:: Do this ::
For the data that follows, report how many lines contain the word "materials", and nothing else.

:: Data excerpt ::

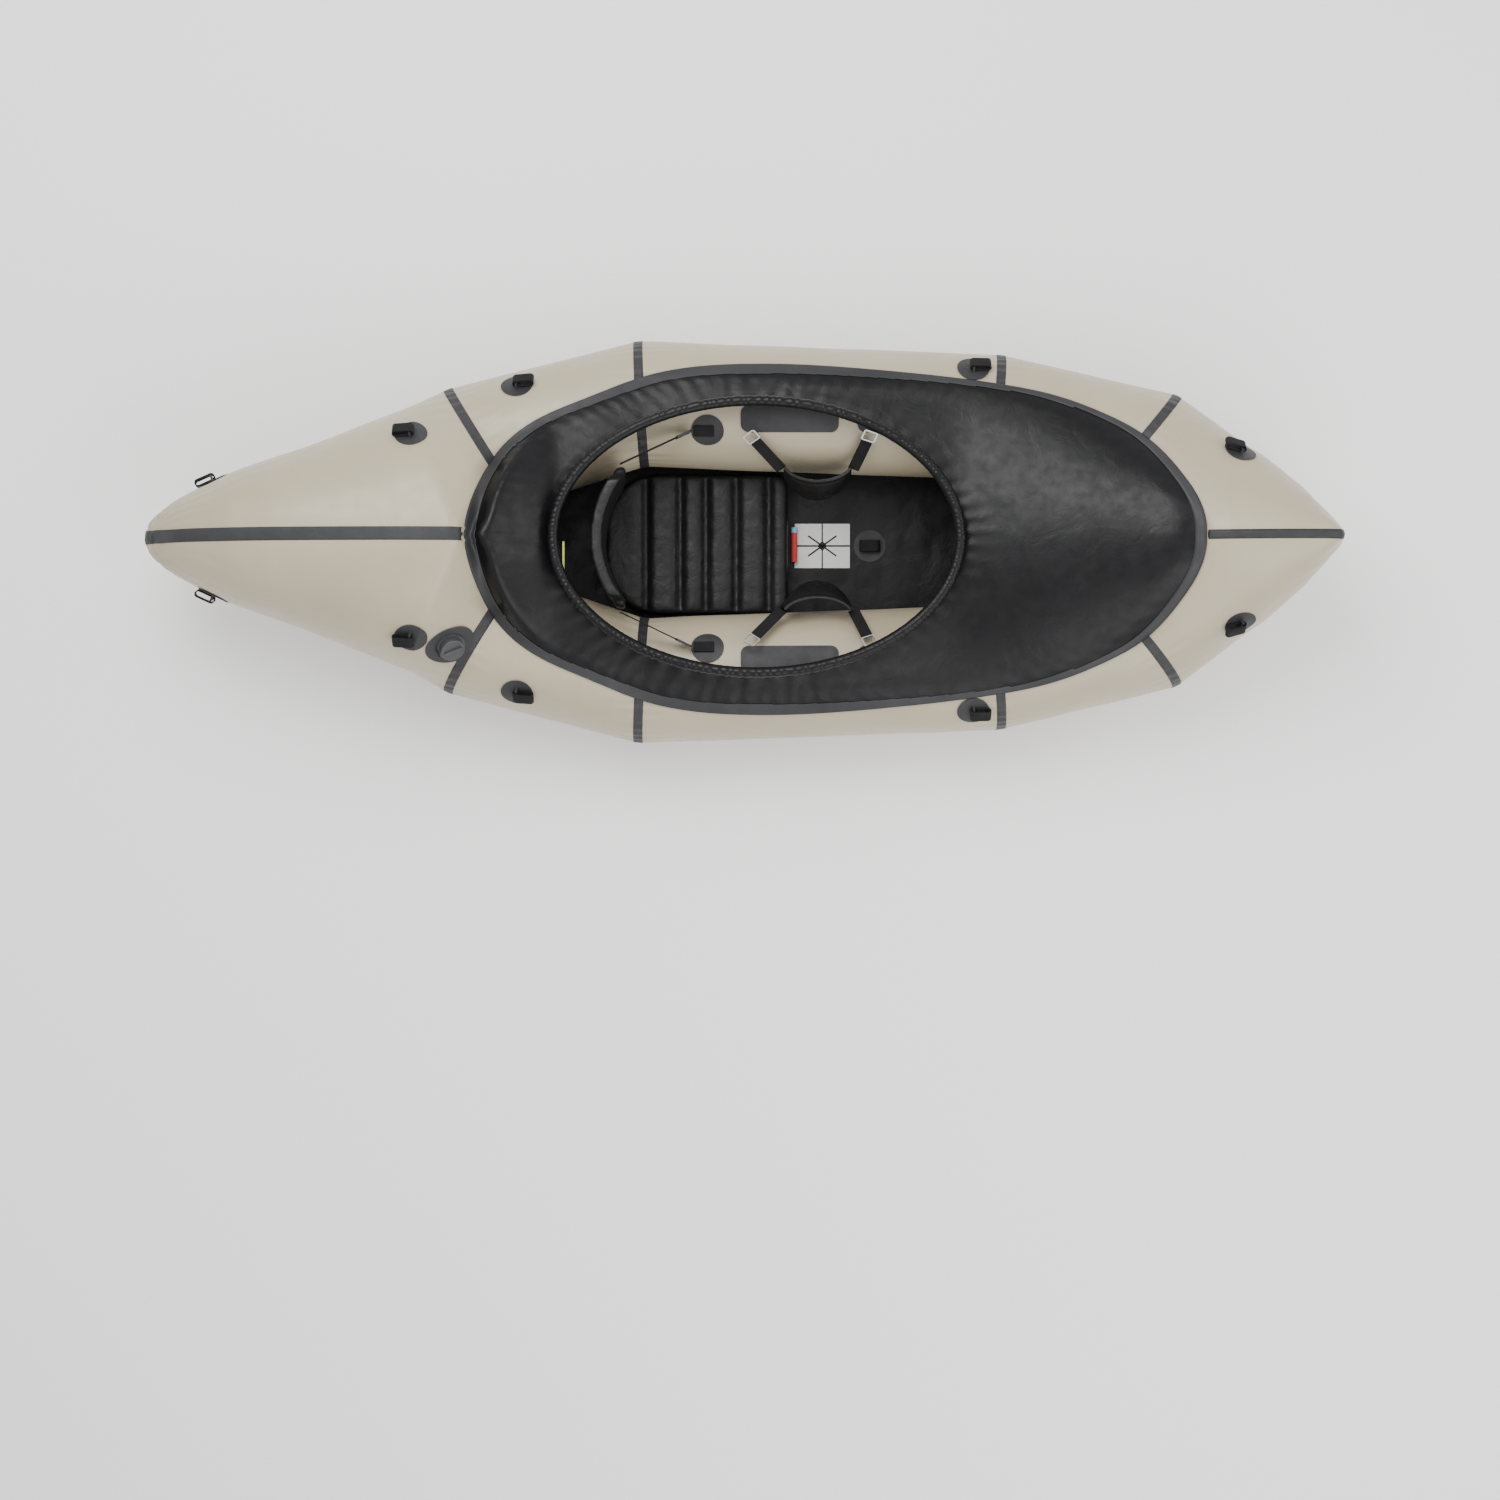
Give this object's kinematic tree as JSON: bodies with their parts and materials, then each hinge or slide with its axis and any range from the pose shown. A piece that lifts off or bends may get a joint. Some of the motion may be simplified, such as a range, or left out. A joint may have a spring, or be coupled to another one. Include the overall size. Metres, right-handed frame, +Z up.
{
  "type": "inflatable kayak",
  "caption": "Inflatable single-seat kayak with twin side tubes, a fabric spray deck and coaming, a padded seat and backrest, thigh straps and tie-down loops.",
  "frame": {"origin": "middle of the overall box, on the underside of the floor", "axes": "+X to the bow, +Y to port, +Z up"},
  "size_m": [2.5504, 0.88, 0.4772],
  "materials": {
    "blue_cap": "moulded",
    "buckle_metal": "brushed",
    "buckle_plastic": "moulded",
    "card": "blank printed card",
    "deck_fabric": "black coated fabric, glossy",
    "fin_plastic": "moulded",
    "hoop_rod": "moulded rod",
    "hull_fabric": "tan coated fabric, satin",
    "pad_fabric": "black coated fabric",
    "red_tube": "soft tube",
    "seam_tape": "dark grey welded tape, matt",
    "tab_fabric": "yellow-green tape",
    "valve_plastic": "moulded",
    "webbing": "black woven webbing"
  },
  "bodies": {
    "hull": {"backrest_anchor_patches": "seam_tape", "backrest_anchor_tabs": "webbing", "backrest_strap_port": "webbing", "backrest_strap_starboard": "webbing", "bow_centre_tape": "seam_tape", "bow_port": "hull_fabric", "bow_seam_tapes": "seam_tape", "bow_starboard": "hull_fabric", "care_cards": "card", "coaming_hoop": "hoop_rod", "coaming_riser": "deck_fabric", "coaming_sleeve": "deck_fabric", "deck": "deck_fabric", "deck_rim_tape": "seam_tape", "fin_base": "fin_plastic", "floor": "deck_fabric", "floor_anchor_loop": "webbing", "floor_anchor_patch": "seam_tape", "front_quarter_port": "hull_fabric", "front_quarter_starboard": "hull_fabric", "front_seam_tapes": "seam_tape", "ladder_locks": "buckle_plastic", "mouth_tube": "red_tube", "mouth_tube_cap": "blue_cap", "rear_quarter_port": "hull_fabric", "rear_quarter_starboard": "hull_fabric", "rear_seam_tapes": "seam_tape", "seat_cushion": "pad_fabric", "side_tube_port": "hull_fabric", "side_tube_starboard": "hull_fabric", "stern_centre_tape": "seam_tape", "stern_port": "hull_fabric", "stern_seam_tapes": "seam_tape", "stern_starboard": "hull_fabric", "thigh_strap_hooks": "buckle_metal", "thigh_strap_patches": "seam_tape", "tie_down_patches": "seam_tape", "valve_body": "valve_plastic", "valve_insert": "valve_plastic", "valve_patch": "seam_tape", "valve_tether": "webbing"},
    "tail_loop_port": {"tail_loop_port": "webbing"},
    "tail_loop_starboard": {"tail_loop_starboard": "webbing"},
    "stern_loop_port": {"stern_loop_port": "webbing"},
    "stern_loop_starboard": {"stern_loop_starboard": "webbing"},
    "rear_loop_port": {"rear_loop_port": "webbing"},
    "rear_loop_starboard": {"rear_loop_starboard": "webbing"},
    "front_loop_port": {"front_loop_port": "webbing"},
    "front_loop_starboard": {"front_loop_starboard": "webbing"},
    "bow_loop_port": {"bow_loop_port": "webbing"},
    "bow_loop_starboard": {"bow_loop_starboard": "webbing"},
    "valve_cap": {"valve_cap": "valve_plastic"},
    "fin": {"fin": "fin_plastic"},
    "backrest": {"backrest": "pad_fabric"},
    "pull_tab": {"pull_tab": "tab_fabric"},
    "thigh_strap_port": {"thigh_pad_port": "pad_fabric", "thigh_webbing_port": "webbing"},
    "thigh_strap_starboard": {"thigh_pad_starboard": "pad_fabric", "thigh_webbing_starboard": "webbing"}
  },
  "joints": [
    {"name": "tail_loop_port_flop", "type": "hinge", "parent": "hull", "child": "tail_loop_port", "pos_m": [-1.13125, 0.13025, 0.27913], "axis": [-0.0496, -0.1188, -0.9917], "range_deg": [0, 100]},
    {"name": "tail_loop_starboard_flop", "type": "hinge", "parent": "hull", "child": "tail_loop_starboard", "pos_m": [-1.13125, -0.13025, 0.27913], "axis": [0.0496, -0.1188, 0.9917], "range_deg": [0, 100]},
    {"name": "stern_loop_port_flop", "type": "hinge", "parent": "hull", "child": "stern_loop_port", "pos_m": [-0.69587, 0.2232, 0.39711], "axis": [0, 0.7427, -0.6697], "range_deg": [0, 100]},
    {"name": "stern_loop_starboard_flop", "type": "hinge", "parent": "hull", "child": "stern_loop_starboard", "pos_m": [-0.69587, -0.2232, 0.39711], "axis": [0, 0.7427, 0.6697], "range_deg": [0, 100]},
    {"name": "rear_loop_port_flop", "type": "hinge", "parent": "hull", "child": "rear_loop_port", "pos_m": [-0.48014, 0.33769, 0.27468], "axis": [0, -0.6788, 0.7343], "range_deg": [0, 100]},
    {"name": "rear_loop_starboard_flop", "type": "hinge", "parent": "hull", "child": "rear_loop_starboard", "pos_m": [-0.48014, -0.33769, 0.27468], "axis": [0, -0.6788, -0.7343], "range_deg": [0, 100]},
    {"name": "front_loop_port_flop", "type": "hinge", "parent": "hull", "child": "front_loop_port", "pos_m": [0.50026, 0.37624, 0.24708], "axis": [0, -0.721, 0.6929], "range_deg": [0, 100]},
    {"name": "front_loop_starboard_flop", "type": "hinge", "parent": "hull", "child": "front_loop_starboard", "pos_m": [0.50026, -0.37624, 0.24708], "axis": [0, -0.721, -0.6929], "range_deg": [0, 100]},
    {"name": "bow_loop_port_flop", "type": "hinge", "parent": "hull", "child": "bow_loop_port", "pos_m": [1.0643, 0.192, 0.33846], "axis": [0, 0.5945, -0.8041], "range_deg": [0, 100]},
    {"name": "bow_loop_starboard_flop", "type": "hinge", "parent": "hull", "child": "bow_loop_starboard", "pos_m": [1.0643, -0.192, 0.33846], "axis": [0, 0.5945, 0.8041], "range_deg": [0, 100]},
    {"name": "valve_cap_hinge", "type": "hinge", "parent": "hull", "child": "valve_cap", "pos_m": [-0.63717, -0.25001, 0.36334], "axis": [0.1758, -0.7031, -0.689], "range_deg": [0, 110]},
    {"name": "fin_slide", "type": "slide", "parent": "hull", "child": "fin", "axis": [-0.9563, 0, 0.2924], "range_m": [0, 0.14]},
    {"name": "backrest_fold", "type": "hinge", "parent": "hull", "child": "backrest", "pos_m": [-0.235, 0, 0.0864], "axis": [0, 1, 0], "range_deg": [0, 70]},
    {"name": "pull_tab_flop", "type": "hinge", "parent": "hull", "child": "pull_tab", "pos_m": [-0.376, -0.04, 0.34308], "axis": [0, -1, 0], "range_deg": [0, 80]},
    {"name": "thigh_strap_port_swing", "type": "hinge", "parent": "hull", "child": "thigh_strap_port", "pos_m": [0.151, 0.208, 0.28], "axis": [-1, 0, 0], "range_deg": [0, 42]},
    {"name": "thigh_strap_starboard_swing", "type": "hinge", "parent": "hull", "child": "thigh_strap_starboard", "pos_m": [0.151, -0.208, 0.28], "axis": [1, 0, 0], "range_deg": [0, 42]}
  ]
}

:: Solved exercise ::
2